The financial context makes this worse, not better. OpenAI projects $14 billion in losses for 2026 on roughly $25 billion in annualized revenue, with profitability not expected before the 2030s. A unified org is cleaner for an IPO filing — one product line, one revenue story, one executive owner. But what is clean for the S-1 is not clean for developers building on the platform. IPO-cycle decisions optimize for revenue growth narrative and margin story, not for API stability guarantees. If a breaking change to the API also improves the consumer product’s metrics, the consumer product wins. Every time.
The migration question is not “should I leave OpenAI?” It is “can I leave OpenAI in 30 days if I need to?” If the answer is no, your architecture has a single point of failure you did not choose.
There is also the Musk v. Altman trial to consider. Jury selection concluded in late April at Oakland federal court, with closing arguments on the liability phase wrapping up by mid-May and deliberations set to begin around May 19. Brockman is simultaneously leading OpenAI’s product strategy and serving as a central figure in a lawsuit that could unwind the nonprofit-to-profit conversion on which the entire IPO depends. Neither Anthropic nor Google has an analogous distraction pulling executive attention away from product decisions. This is not a scandal concern — it is an execution risk. The person running your platform’s future is in a courtroom.
The Take
I would be treating OpenAI’s developer API as a managed-exit dependency right now, not a foundation to build on. That sounds harsh — OpenAI’s models are still excellent, the API still works, and millions of developers still ship on it every day. But the structural incentives have shifted. Three separate teams meant three separate roadmaps, three separate advocates, and three separate reasons to keep the developer surface stable. One team means one priority stack, and that priority stack is a consumer super-app targeting an IPO at nearly a trillion dollars.
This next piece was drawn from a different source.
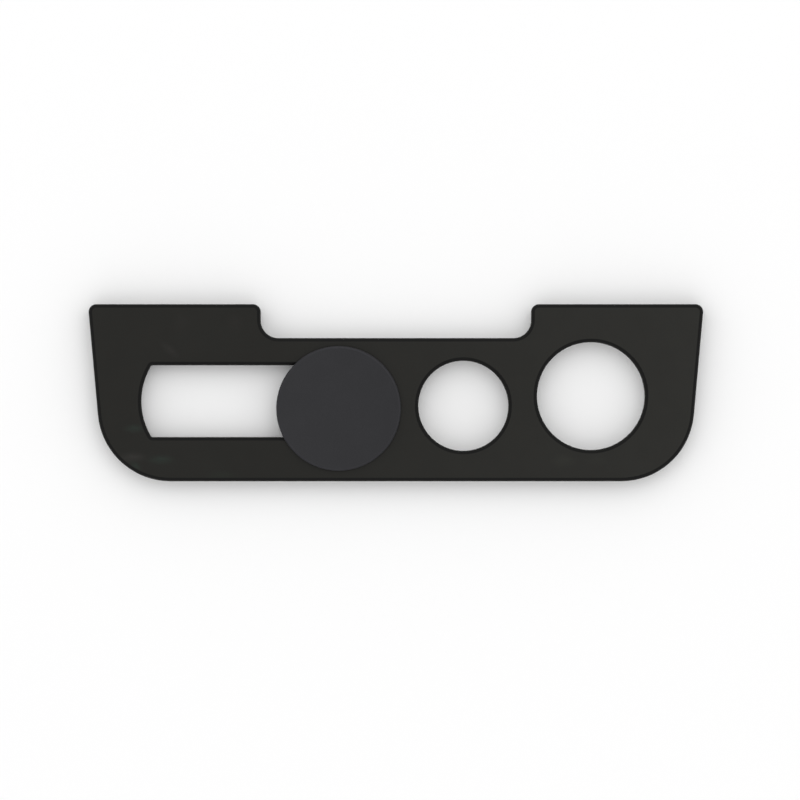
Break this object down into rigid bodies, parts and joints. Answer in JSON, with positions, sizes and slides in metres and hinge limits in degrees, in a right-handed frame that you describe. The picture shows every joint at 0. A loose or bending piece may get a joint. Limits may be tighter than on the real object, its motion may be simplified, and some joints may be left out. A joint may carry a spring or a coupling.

The practical move is not panic migration. It is abstraction. If you are on the Codex CLI or the Agents SDK, put a migration path on your roadmap today. That means an LLM routing layer — LiteLLM, your own adapter, whatever gives you the ability to swap providers in hours, not weeks. It means keeping your agentic logic decoupled from OpenAI-specific SDK primitives. It means accepting that the cost of portability is a small tax now, but the cost of lock-in could be an emergency rewrite later.
Cursor and Claude Code are building purpose-built developer tools with developer-first business models. OpenAI is building a consumer platform that happens to serve developers. When those incentives diverge — and they will — you want to be on the side of the table where the vendor needs you, not where the vendor needs your metrics for a roadshow slide.
The org chart does not lie. Read it accordingly.